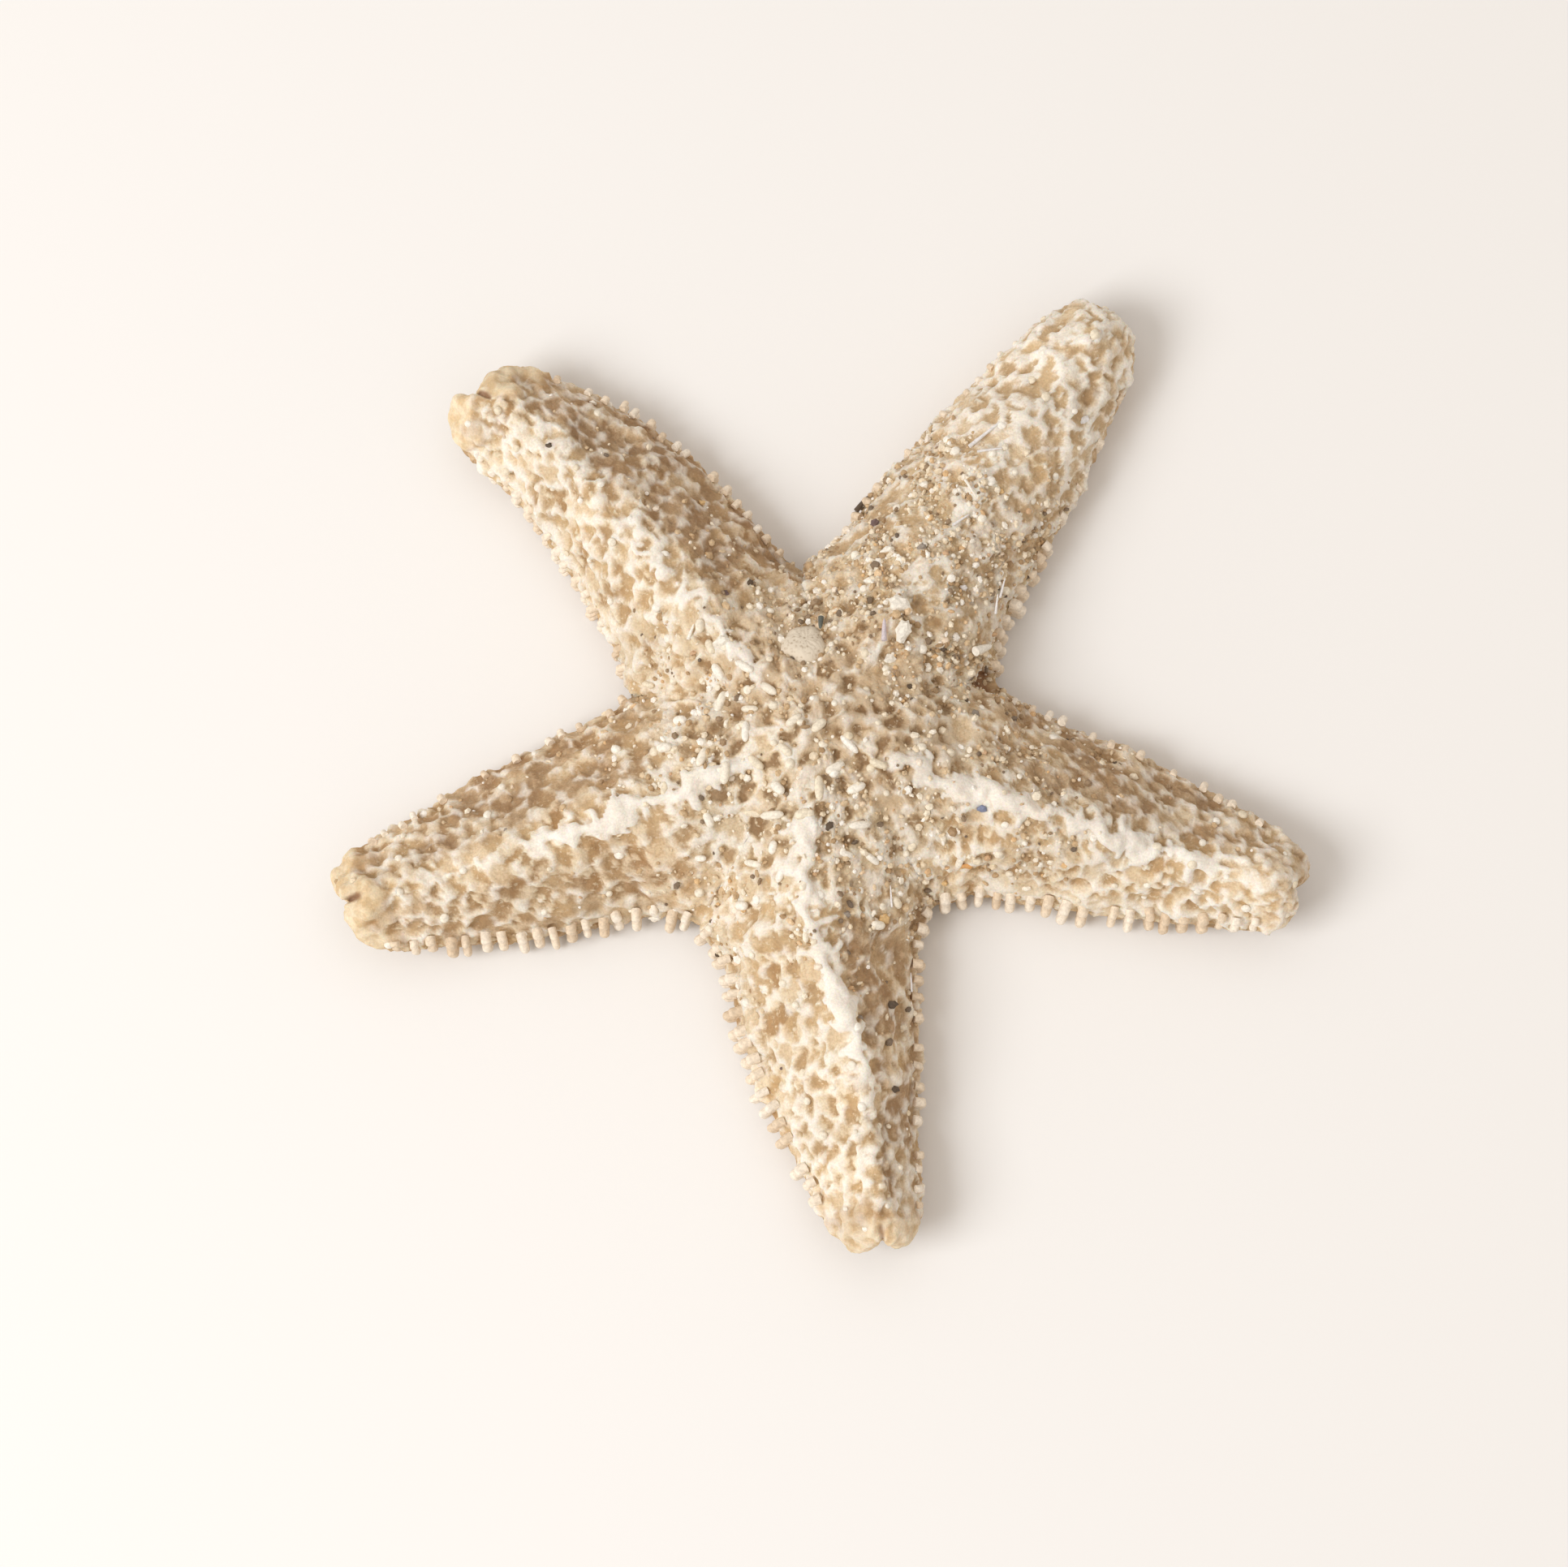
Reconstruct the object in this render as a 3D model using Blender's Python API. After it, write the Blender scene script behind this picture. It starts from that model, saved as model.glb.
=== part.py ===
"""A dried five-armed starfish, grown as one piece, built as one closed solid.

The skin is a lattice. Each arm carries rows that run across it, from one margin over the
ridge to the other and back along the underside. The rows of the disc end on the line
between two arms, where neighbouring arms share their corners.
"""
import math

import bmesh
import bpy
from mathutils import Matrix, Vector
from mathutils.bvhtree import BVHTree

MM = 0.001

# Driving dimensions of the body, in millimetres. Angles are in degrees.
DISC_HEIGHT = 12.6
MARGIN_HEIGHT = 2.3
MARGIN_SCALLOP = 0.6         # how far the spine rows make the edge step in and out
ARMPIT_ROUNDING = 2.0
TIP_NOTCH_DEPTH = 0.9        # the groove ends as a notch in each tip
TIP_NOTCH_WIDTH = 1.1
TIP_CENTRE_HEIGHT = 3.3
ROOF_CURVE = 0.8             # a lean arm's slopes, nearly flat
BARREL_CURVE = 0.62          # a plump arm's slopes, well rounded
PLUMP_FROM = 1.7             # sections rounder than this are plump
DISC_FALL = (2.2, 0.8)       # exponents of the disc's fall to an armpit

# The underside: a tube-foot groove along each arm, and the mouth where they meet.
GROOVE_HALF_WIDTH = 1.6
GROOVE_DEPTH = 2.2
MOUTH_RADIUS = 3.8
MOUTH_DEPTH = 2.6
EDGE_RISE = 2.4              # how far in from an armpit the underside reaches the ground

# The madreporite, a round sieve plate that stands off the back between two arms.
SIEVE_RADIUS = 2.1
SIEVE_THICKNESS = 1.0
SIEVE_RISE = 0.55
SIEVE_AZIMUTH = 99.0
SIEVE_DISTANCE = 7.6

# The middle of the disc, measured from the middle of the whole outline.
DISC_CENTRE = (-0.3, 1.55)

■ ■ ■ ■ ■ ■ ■

■ EXERCISE TASK ■
State, as a bare number, how many lines of the listing hold the word "this".

■ WRITTEN SOLUTION ■
2